The theoretical models Steven Brams constructs could help you make better strategic decisions at the polls.
Question: Do you study real-world elections or theoretical models of elections?
Steven Brams: It’s some of both. We try to construct theoretical models that represent real life situations, but like any model, they simplify the situation and we try to derive consequences of our assumptions. It’s a mathematical model so we deduce what our assumptions indicate. We prove theorems, as they are called. But we also ask about the applicability of these theorems, these consequences in real life cases. So, one gets one’s inspiration usually from observing what happens in the real world, and those are the kinds of things I teach. But I try to make them more coherent, understand them at a more scientific level, by constructing a model. A model might be something like that if you can array the candidates on a left/right continuum, you will vote for the candidate closest to you. Now, that is complicated often by the fact that the person closest to you, the candidate, might be somebody who has little chance of winning. So you might want to alter your choice to vote for a more viable second choice, or third choice.
A good example of this was the 2000 U.S. Presidential election in which Ralph Nader was a third-party candidate. He ended up getting less than 3% of the popular vote; he won no states, so he got no electoral votes. And Nader supporters, generally on the far left, were torn. Should they vote for Nader, who had no chance of winning, or should they switch to a second choice? For many of the Nader supporters, that would have been a Democrat, Al Gore. And in some cases they were torn. And one consequence of being torn is you don’t vote at all. You can’t make up your mind. But some switched, and some did not switch. Of course the major consequence was that enough stuck with Nader so that he, by all accounts, affected the election outcome. In particular, in Florida, Bush in the end got about – he beat Gore by about 500 votes. But there were 97,000 Nader supporters in Florida, and if most of them had gone for Gore as a second choice, then Gore would have won by tens of thousands of votes instead of losing by about 500. That would have changed the outcome in the country as a whole and we would have had a different President. So that’s a good example of a so-called “spoiler,” somebody who can’t win, who changes the election outcome.
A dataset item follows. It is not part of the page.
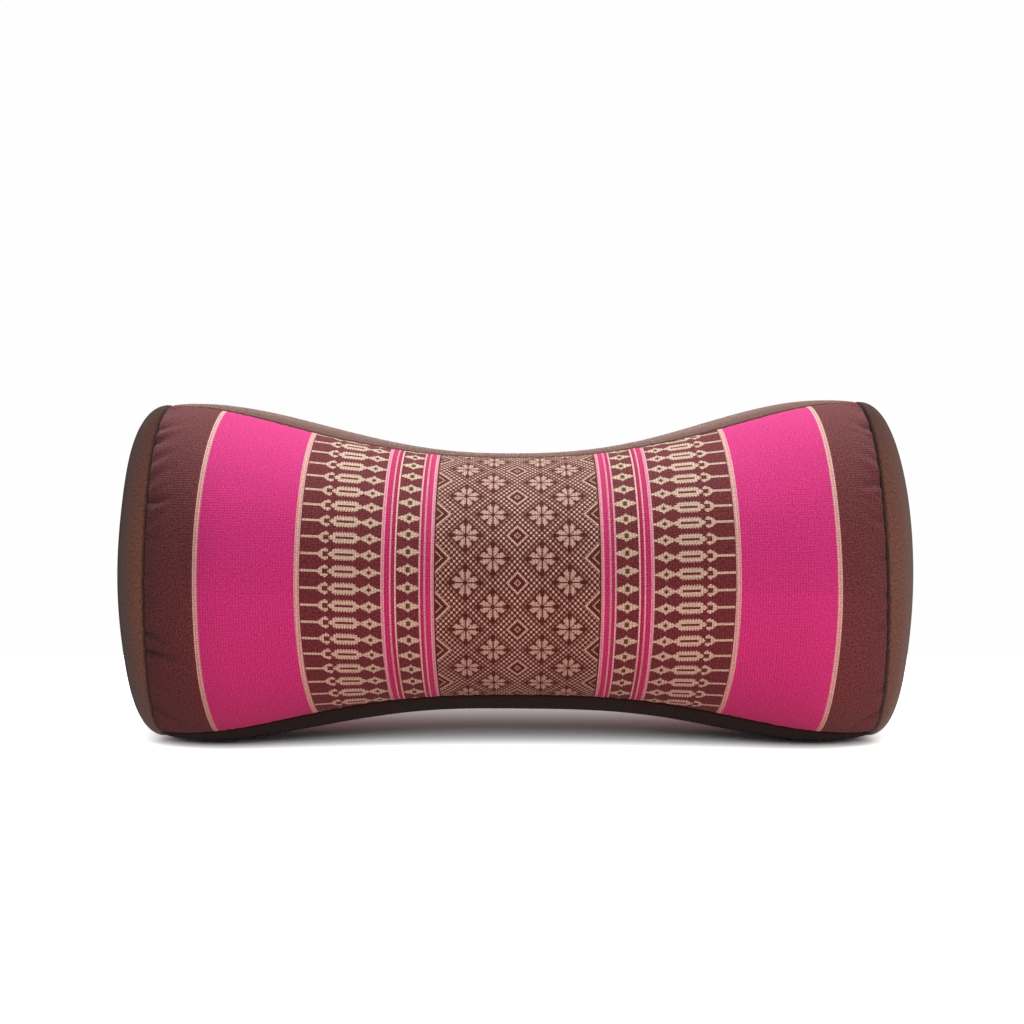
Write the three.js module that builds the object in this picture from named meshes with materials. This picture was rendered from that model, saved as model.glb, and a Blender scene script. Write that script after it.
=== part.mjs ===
// A bone-shaped neck pillow: a stuffed cloth roll with a waist, sewn from six pieces of cloth.
// Millimetres, +Z up. X runs along the pillow, the front panel looks along -Y, and Z = 0 is the
// surface that the pillow stands on. The origin is below the middle of the pillow.
import * as THREE from "three";

// Driving dimensions, along the pillow
const SEAM_X = 176; // end seam, where it crosses the top and the bottom
const SEAM_X_SIDE = 172; // end seam, halfway up the front and the back
const CAP_CROWN = 24; // how far an end cap swells past its seam
const CAP_FULLNESS = { top: 2.4, bottom: 1.95 }; // how boxy a cap's swell is: 2 is an ellipse
const RIGHT_SEAM_SKEW = 3; // how much further out the right end seam lies at the bottom
const CREST_X = 161; // where the pillow is tallest

// Driving dimensions, heights
const END_TOP = 174.4; // top over the swollen ends
const END_TOP_UNEVEN = 0.9; // the right end is this much taller, the left one as much lower
const WAIST_TOP = 147.9; // top over the waist
const WAIST_LIFT = 15.8; // gap between the waist and the surface below
const END_PRESS = 4; // how far the ends would reach below the surface, if it didn't press them flat
const TOP_RISE = 1.23; // how late the top rises from the waist to the ends: 1 is even
const BOTTOM_RISE = 1.4; // the same for the underside

// Driving dimensions, depths from the middle plane to the front or the back
const WAIST_DEPTH = 79;
const END_DEPTH = 86;
const PINCH_X = 130; // from here the cloth draws in towards the end seam
const PINCH_POWER = 2.2; // how late it draws in: 1 is even
const SEAM_DEPTH = 67.5; // front or back of the end seam
const SEAM_DRAW = 5.5; // how much the end seam lifts the underside

// Seams
const SEAM_GROOVE = 1.8; // how deep a seam is drawn into the filling
const SEAM_GROOVE_WIDTH = 5; // how far the groove reaches to each side
const GAP = 0.3; // clearance between neighbouring pieces

// How far each long seam of the front panel lies round the section, in degrees from straight ahead.
// The pillow has rolled back a little, so the top seam lies further round than the bottom one. The
// back panel is the front panel turned half a turn about the pillow's length.
const LONG_SEAM = [
  { x: 0, top: 71.5, bottom: 58 },
  { x: 50, top: 70, bottom: 58.5 },
  { x: 90, top: 66.5, bottom: 59.5 },
  { x: 125, top: 68, bottom: 61.5 },
  { x: 152, top: 72.5, bottom: 64 },
  { x: 176, top: 80, bottom: 70 },
];

// Fineness of the meshes
const STEPS_LENGTH = 52;
const STEPS_PANEL = 20;
const STEPS_GUSSET = 8;
const STEPS_DOME = 9;
const END_CROWDING = 0.6; // how much closer the rows lie at the ends: 0 is even

const QUARTER = Math.PI / 2;
const lerp = (from, to, share) => from + (to - from) * share;
const radians = THREE.MathUtils.degToRad;

// Share of the way from the waist to a swollen end: 0 at the waist, 1 at the crest and beyond.
function swell(x, rise) {
  const reach = Math.min(Math.abs(x) / CREST_X, 1);
  return Math.sin(QUARTER * reach ** rise) ** 2;
}

// Share of the draw-in towards the end seam: 0 up to PINCH_X, 1 at the seam.
function pinch(x) {
  return Math.max(0, (Math.abs(x) - PINCH_X) / (SEAM_X - PINCH_X)) ** PINCH_POWER;
}

// The ellipse of the section at x, before the surface below presses it flat.
function section(x) {
  const endTop = END_TOP + END_TOP_UNEVEN * Math.sign(x);
  const top = lerp(WAIST_TOP, endTop, swell(x, TOP_RISE));
  const bottom = lerp(WAIST_LIFT, -END_PRESS, swell(x, BOTTOM_RISE)) + SEAM_DRAW * pinch(x);
  const full = lerp(WAIST_DEPTH, END_DEPTH, swell(x, 1));
  return {
    centre: (top + bottom) / 2,
    height: (top - bottom) / 2,
    depth: full - (END_DEPTH - SEAM_DEPTH) * pinch(x),
  };
}

// Smooth curve through the rows of LONG_SEAM, level at the waist.
const seamCurve = new THREE.CubicInterpolant(
  LONG_SEAM.map((row) => row.x),
  LONG_SEAM.flatMap((row) => [row.top, row.bottom]),
  2,
);
seamCurve.settings = { endingStart: THREE.ZeroSlopeEnding, endingEnd: THREE.ZeroCurvatureEnding };

// The four long seams round the section. The angle is 0 straight ahead, a quarter turn on top,
// a half turn at the back and three quarters below.
function longSeams(x) {
  const [top, bottom] = [...seamCurve.evaluate(Math.min(Math.abs(x), SEAM_X))].map(radians);
  return [top, Math.PI - bottom, Math.PI + top, 2 * Math.PI - bottom];
}

// How far out the end seam of this side lies along X, at this angle round the section.
function endSeamX(side, angle) {
  const skew = side > 0 ? (RIGHT_SEAM_SKEW * (1 - Math.sin(angle))) / 2 : 0;
  return lerp(SEAM_X_SIDE, SEAM_X, Math.sin(angle) ** 2) + skew;
}

// How far out the middle of the end seam lies, where the filling of the roll meets the cap.
function endMiddleX(side) {
  return endSeamX(side, 0);
}

// Depth of a seam's groove at this distance from the seam.
function groove(distance) {
  return SEAM_GROOVE * Math.exp(-((distance / SEAM_GROOVE_WIDTH) ** 2));
}

// A point of the section at x and at this angle, drawn in by inset, at station endX.
function sectionPoint(x, angle, inset, endX = x) {
  const { centre, height, depth } = section(x);
  const y = -(depth - inset) * Math.cos(angle);
  const z = centre + (height - inset) * Math.sin(angle);
  return new THREE.Vector3(endX, y, Math.max(z, 0));
}

// A point of the outside of the roll. Along runs from -1 at the left end seam to 1 at the right one.
function rollPoint(along, angle) {
  const x = along * SEAM_X;
  const radius = section(x).height;
  const seams = longSeams(x);
  const nearest = Math.min(
    ...seams.map((seam) => Math.abs(Math.atan2(Math.sin(angle - seam), Math.cos(angle - seam)))),
  );
  const toEnd = (1 - Math.abs(along)) * SEAM_X;
  const inset = groove(nearest * radius) + groove(toEnd);
  const endX = along * (endSeamX(Math.sign(along), angle) - GAP / 2);
  return sectionPoint(x, angle, inset, endX);
}

// Rows of points from -1 to 1, closer together at the ends, where the cloth draws in.
function alongAt(step) {
  const even = (2 * step) / STEPS_LENGTH - 1;
  return lerp(even, Math.sin(QUARTER * even), END_CROWDING);
}

// A mesh from rows of points and a list of triangles.
function meshOf(name, points, triangles, colour) {
  const geometry = new THREE.BufferGeometry().setFromPoints(points);
  geometry.setIndex(triangles);
  geometry.computeVertexNormals();
  const material = new THREE.MeshStandardMaterial({ color: colour, roughness: 0.95, metalness: 0 });
  const mesh = new THREE.Mesh(geometry, material);
  mesh.name = name;
  return mesh;
}

// Two triangles for each cell of a grid of rows and columns.
function gridTriangles(rows, columns, index) {
  const triangles = [];
  for (let r = 0; r < rows; r++)
    for (let c = 0; c < columns; c++) {
      const a = index(r, c);
      const b = index(r + 1, c);
      const d = index(r, c + 1);
      const e = index(r + 1, c + 1);
      triangles.push(a, b, e, a, e, d);
    }
  return triangles;
}

// One cloth piece with its share of the filling, between two neighbouring long seams. It is a
// wedge: the outside of the roll, two walls from the seams to the middle line, and two end walls.
function wedge(name, firstSeam, steps, colour) {
  const points = [];
  const columns = steps + 1;
  for (let r = 0; r <= STEPS_LENGTH; r++) {
    const along = alongAt(r);
    const x = along * SEAM_X;
    const { centre, height } = section(x);
    const seams = longSeams(x);
    const trim = GAP / 2 / height;
    const start = seams[firstSeam] + trim;
    const turn = firstSeam === 3 ? 2 * Math.PI : 0;
    const end = seams[(firstSeam + 1) % 4] + turn - trim;
    for (let c = 0; c <= steps; c++) points.push(rollPoint(along, lerp(start, end, c / steps)));
    const middle = (start + end) / 2;
    const off = GAP / 2 / Math.sin((end - start) / 2);
    const axisX = along * (endMiddleX(Math.sign(along)) - GAP / 2);
    points.push(
      new THREE.Vector3(axisX, -off * Math.cos(middle), centre + off * Math.sin(middle)),
    );
  }
  const row = columns + 1;
  const outer = (r, c) => r * row + c;
  const axis = (r) => r * row + columns;
  const triangles = gridTriangles(STEPS_LENGTH, steps, outer);
  for (let r = 0; r < STEPS_LENGTH; r++) {
    triangles.push(axis(r), outer(r + 1, 0), outer(r, 0));
    triangles.push(axis(r), axis(r + 1), outer(r + 1, 0));
    triangles.push(outer(r, steps), outer(r + 1, steps), axis(r));
    triangles.push(outer(r + 1, steps), axis(r + 1), axis(r));
  }
  for (let c = 0; c < steps; c++) {
    triangles.push(axis(0), outer(0, c), outer(0, c + 1));
    triangles.push(axis(STEPS_LENGTH), outer(STEPS_LENGTH, c + 1), outer(STEPS_LENGTH, c));
  }
  return meshOf(name, points, triangles, colour);
}

// One round end cap with its share of the filling: a shallow dome on the end seam, closed by a
// wall that faces the end walls of the roll. Side is -1 for the left end and 1 for the right one.
function cap(name, side, colour) {
  const angles = [];
  const seams = longSeams(side * SEAM_X);
  for (let s = 0; s < 4; s++) {
    const start = seams[s];
    const end = seams[(s + 1) % 4] + (s === 3 ? 2 * Math.PI : 0);
    const steps = s % 2 ? STEPS_PANEL : STEPS_GUSSET;
    for (let c = 0; c < steps; c++) angles.push(lerp(start, end, c / steps));
  }
  const { centre } = section(side * SEAM_X);
  const points = [];
  for (let d = 1; d <= STEPS_DOME; d++) {
    const polar = (QUARTER * d) / STEPS_DOME;
    for (const angle of angles) {
      const high = (1 + Math.sin(angle)) / 2;
      const power = 2 / lerp(CAP_FULLNESS.bottom, CAP_FULLNESS.top, high);
      const out = d === STEPS_DOME ? 0 : Math.cos(polar) ** power;
      const wide = Math.sin(polar) ** power;
      const rim = sectionPoint(side * SEAM_X, angle, SEAM_GROOVE);
      const seamX = lerp(endMiddleX(side), endSeamX(side, angle), wide ** 2);
      const x = side * (seamX + GAP / 2 + CAP_CROWN * out);
      points.push(new THREE.Vector3(x, rim.y * wide, lerp(centre, rim.z, wide)));
    }
  }
  const count = angles.length;
  const crown = points.length;
  const baseX = endMiddleX(side) + GAP / 2;
  points.push(new THREE.Vector3(side * (baseX + CAP_CROWN), 0, centre));
  points.push(new THREE.Vector3(side * baseX, 0, centre));
  const base = crown + 1;
  const ring = (d, c) => d * count + (c % count);
  const triangles = gridTriangles(STEPS_DOME - 1, count, ring);
  const rim = STEPS_DOME - 1;
  for (let c = 0; c < count; c++) {
    triangles.push(crown, ring(0, c), ring(0, c + 1));
    triangles.push(base, ring(rim, c + 1), ring(rim, c));
  }
  if (side > 0)
    for (let t = 0; t < triangles.length; t += 3)
      [triangles[t + 1], triangles[t + 2]] = [triangles[t + 2], triangles[t + 1]];
  return meshOf(name, points, triangles, colour);
}

// The pillow
const PATTERN_CLOTH = 0xc23a78;
const PLAIN_COTTON = 0x5c4638;

const sewn = new THREE.Group();
sewn.add(
  wedge("top_gusset", 0, STEPS_GUSSET, PLAIN_COTTON),
  wedge("back_panel", 1, STEPS_PANEL, PATTERN_CLOTH),
  wedge("bottom_gusset", 2, STEPS_GUSSET, PLAIN_COTTON),
  wedge("front_panel", 3, STEPS_PANEL, PATTERN_CLOTH),
  cap("left_cap", -1, PLAIN_COTTON),
  cap("right_cap", 1, PLAIN_COTTON),
);
sewn.position.x = (endMiddleX(-1) - endMiddleX(1)) / 2; // centres the uneven length

const pillow = new THREE.Group();
pillow.add(sewn);
export default pillow;
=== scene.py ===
import math

import bpy
import numpy as np
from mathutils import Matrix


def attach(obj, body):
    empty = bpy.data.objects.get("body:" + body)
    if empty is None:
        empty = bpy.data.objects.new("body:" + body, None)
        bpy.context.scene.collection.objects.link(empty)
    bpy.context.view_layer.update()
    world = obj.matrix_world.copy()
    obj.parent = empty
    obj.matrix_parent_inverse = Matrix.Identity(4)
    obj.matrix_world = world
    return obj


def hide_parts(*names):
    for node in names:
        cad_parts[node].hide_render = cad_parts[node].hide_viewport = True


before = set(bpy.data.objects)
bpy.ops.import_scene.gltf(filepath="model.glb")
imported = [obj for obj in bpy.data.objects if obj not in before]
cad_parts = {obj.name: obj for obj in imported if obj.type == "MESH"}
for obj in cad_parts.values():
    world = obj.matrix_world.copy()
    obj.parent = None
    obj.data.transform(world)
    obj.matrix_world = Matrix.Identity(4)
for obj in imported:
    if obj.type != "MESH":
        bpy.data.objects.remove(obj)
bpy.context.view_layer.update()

MM = 0.001

# Shape of the stuffed roll, as in the solids
SEAM_X = 176 * MM  # end seam at the top and the bottom
SEAM_X_SIDE = 172 * MM  # end seam halfway up
RIGHT_SEAM_SKEW = 3 * MM
CAP_CROWN = 24 * MM
CAP_FULLNESS_TOP = 2.4
CAP_FULLNESS_BOTTOM = 1.95
CREST_X = 161 * MM
END_TOP = 174.4 * MM
END_TOP_UNEVEN = 0.9 * MM
WAIST_TOP = 147.9 * MM
WAIST_LIFT = 15.8 * MM
END_PRESS = 4 * MM
TOP_RISE = 1.23
BOTTOM_RISE = 1.4
WAIST_DEPTH = 79 * MM
END_DEPTH = 86 * MM
PINCH_X = 130 * MM
PINCH_POWER = 2.2
SEAM_DEPTH = 67.5 * MM
SEAM_DRAW = 5.5 * MM
SEAM_SAG = 2.5 * MM  # the cloth hangs this much lower at the bottom of an end seam than the solids
GAP = 0.3 * MM
CENTRING = -RIGHT_SEAM_SKEW / 4  # moves the uneven length to the middle of the box

# Angle of the front panel's long seams, in degrees from straight ahead
LONG_SEAM = [
    {"x": 0, "top": 71.5, "bottom": 58},
    {"x": 50, "top": 70, "bottom": 58.5},
    {"x": 90, "top": 66.5, "bottom": 59.5},
    {"x": 125, "top": 68, "bottom": 61.5},
    {"x": 152, "top": 72.5, "bottom": 64},
    {"x": 176, "top": 80, "bottom": 70},
]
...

So those are the kinds of situations that we study, and I think these models are very helpful in understanding them.
Question: How can your models help voters make the most rational decision in a given election?
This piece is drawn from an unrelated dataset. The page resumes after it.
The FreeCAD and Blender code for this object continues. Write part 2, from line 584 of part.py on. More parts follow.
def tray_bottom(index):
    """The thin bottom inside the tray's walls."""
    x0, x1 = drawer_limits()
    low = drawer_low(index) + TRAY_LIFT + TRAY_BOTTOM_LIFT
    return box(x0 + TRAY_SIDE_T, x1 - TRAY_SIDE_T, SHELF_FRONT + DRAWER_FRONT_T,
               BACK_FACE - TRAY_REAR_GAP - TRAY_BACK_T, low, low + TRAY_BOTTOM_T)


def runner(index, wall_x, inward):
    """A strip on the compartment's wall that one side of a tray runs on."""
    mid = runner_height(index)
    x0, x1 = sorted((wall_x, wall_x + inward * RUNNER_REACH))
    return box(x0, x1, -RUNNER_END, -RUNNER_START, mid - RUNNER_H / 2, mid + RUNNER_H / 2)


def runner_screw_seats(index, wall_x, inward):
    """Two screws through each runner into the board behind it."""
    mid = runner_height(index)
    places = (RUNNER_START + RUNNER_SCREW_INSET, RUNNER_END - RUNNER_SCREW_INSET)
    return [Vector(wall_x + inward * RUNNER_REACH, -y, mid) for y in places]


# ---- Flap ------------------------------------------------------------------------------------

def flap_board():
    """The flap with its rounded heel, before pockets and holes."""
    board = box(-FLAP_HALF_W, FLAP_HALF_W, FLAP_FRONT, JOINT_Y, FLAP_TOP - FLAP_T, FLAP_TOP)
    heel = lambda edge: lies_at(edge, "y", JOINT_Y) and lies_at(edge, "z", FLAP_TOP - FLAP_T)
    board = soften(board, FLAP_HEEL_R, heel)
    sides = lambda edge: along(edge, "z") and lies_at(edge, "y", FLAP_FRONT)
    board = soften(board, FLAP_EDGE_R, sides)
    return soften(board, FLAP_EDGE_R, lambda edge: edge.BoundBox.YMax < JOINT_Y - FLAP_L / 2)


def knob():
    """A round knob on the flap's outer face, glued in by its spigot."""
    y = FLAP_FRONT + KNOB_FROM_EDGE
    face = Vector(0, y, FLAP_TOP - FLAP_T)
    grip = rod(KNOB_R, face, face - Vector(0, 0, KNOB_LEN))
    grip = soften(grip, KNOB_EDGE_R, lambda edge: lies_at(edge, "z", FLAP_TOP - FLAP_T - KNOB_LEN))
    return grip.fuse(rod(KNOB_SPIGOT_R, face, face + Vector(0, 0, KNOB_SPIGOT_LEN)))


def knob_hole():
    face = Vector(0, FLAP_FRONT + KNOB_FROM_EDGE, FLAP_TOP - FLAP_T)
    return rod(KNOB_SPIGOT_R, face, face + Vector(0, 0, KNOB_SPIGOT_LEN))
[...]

Steven Brams: Well I think, what I just suggested about the 2000 election is the example. If you feel that the consequences of electing Bush, let’s say you’re a Democrat, far left leaning, are sufficiently problematic and you are a Nader supporter, then you might well switch. That would be the rational choice. But if you think neither candidate was very good, as Nader argued, they were both cut of the same cloth, then you would not switch and your vote would be more of a protest vote.
So rationality will move voters in different directions depending on what their preference is, their goals. If you want to just protest, or do you want to affect an election outcome, or try to affect an election outcome?